Schon dessen architektonisch von vielen als durchaus ansprechend empfundene Form als „Lechkiesel“ mit Rundungen „hat aus unserer Erfahrung im Vergleich zu einem rechtwinkligen Entwurf einen extrem großen Mehraufwand“. Nicht umsonst „sind Elemente für den Bau eines Gebäudes aufgrund eines möglichst effizienten Herstellungsprozesses gerade“. Das lasse sich 1:1 auf die Errichtung von Gebäuden im großen Maßstab übertragen: Ein Brett gerade abzuschneiden gehe schneller, als daraus eine freie Form zu gestalten. Und auch das Zusammensetzen von nicht-rechtwinkligen Bauteilen sei aufwendiger. Die Zuschläge für die runden Formen sowohl in der Planung als auch im Bau müssten dafür nach Erfahrung der Architekten bei „locker 30 bis 50 Prozent“ liegen.
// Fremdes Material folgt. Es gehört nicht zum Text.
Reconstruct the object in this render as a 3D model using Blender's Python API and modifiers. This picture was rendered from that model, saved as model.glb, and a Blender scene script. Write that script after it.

Die Verfasser der Stellungnahme verlangen deshalb Transparenz und Aufklärung über Details der Planung: „Wenn in der aktuellen Kostenberechnung für die Bauelemente nur Daten von standardmäßigen Einheitspreisen hinterlegt sind oder nur geringe Aufschläge angesetzt sind, wäre das schlichtweg Augenwischerei, um das Projekt aus Kostengründen nicht zu gefährden.“

Der Flächenbedarf pro Arbeitsplatz von 40 Quadratmeter Bruttogeschossfläche sei eine „unglaubliche Flächenverschwendung“ und liege „weit jenseits der normalerweise anzunehmenden Kennwerte von etwa 20 bis 28 Quadratmeter“, zitieren sie Büro Office, eine Veröffentlichung vom Institut für Internationale Architektur-Dokumentation. Das liege auch an der Geometrie der Räume, in der die Möblierung viel Platz brauche: „Das ist wie beim Verschnitt, wenn man eine freie Form aus einem normalerweise rechteckigen Brett ausschneidet und den Rest wegwerfen muss, weil man ihn aufgrund seiner Form nicht gut weiterverwenden kann.“

Die Architekten nennen die Projekte ,Stuttgart 21‘ oder ,Elbphilharmonie‘ als Paradebeispiele für das ihrer Ansicht nach „ignorante und selbstgefällige Durchziehen von entwurfsbedingt völlig überteuerten Bauwerken, die letztendlich die Steuerzahler oder die Nutzer zu zahlen haben“.

Natürlich könne man als Architekt diese Gestaltung „toll finden oder als Bauherr, wenn man sich damit ein Denkmal setzen möchte“. Aber für die Steuerzahler sei „die Fortfüh­rung dieses Vorhabens in seiner jetzigen Form einfach nur ein Schlag ins Gesicht“. Der Entwurf gehöre aus fachlichen Sicht umgehend in den Papierkorb und das Projekt bei Bedarf neu aufgerollt. Alles andere werde sich als „finanzielle Katastrophe bei ohnehin schon leeren Kassen und sehr großen Herausforderungen an anderen Stellen“ erweisen.

Ob der Neubau des Landrats­amtes wie bisher geplant durchgeführt wird, muss sich am kommenden Dienstag (25. Juni) im Kreistag erweisen. Dann wird erneut abgestimmt. Die Sitzung beginnt um 17 Uhr.

Oma&Opa-Protest

In einem Offenen Brief fordern die ,Omas for Future‘ in Landsberg die Mitglieder des Kreistags auf, „verantwortungsvoll“ zu handeln und am 25. Juni gegen den Landratsamts-Neubau zu stimmen. Dieser würde die Schuldenlast der Kommunen über Gebühr erhöhen und damit Investitionen für den Klimaschutz behindern.

ödp: Kein Neubau!

Die Kreistags-Fraktion der ÖDP/DIE PARTEI positioniert sich in einer Presseerklärung erneut mit einem „Nein“ zum geplanten Landratsamts-Neubau. Statt Steuergelder für ein „nicht notwendiges Prestigeobjekt“ zu verschwenden, sollte in Bildung, Infrastruktur und Soziales investiert werden. Ziel müsse es sein, die Kreisumlage wieder zu senken.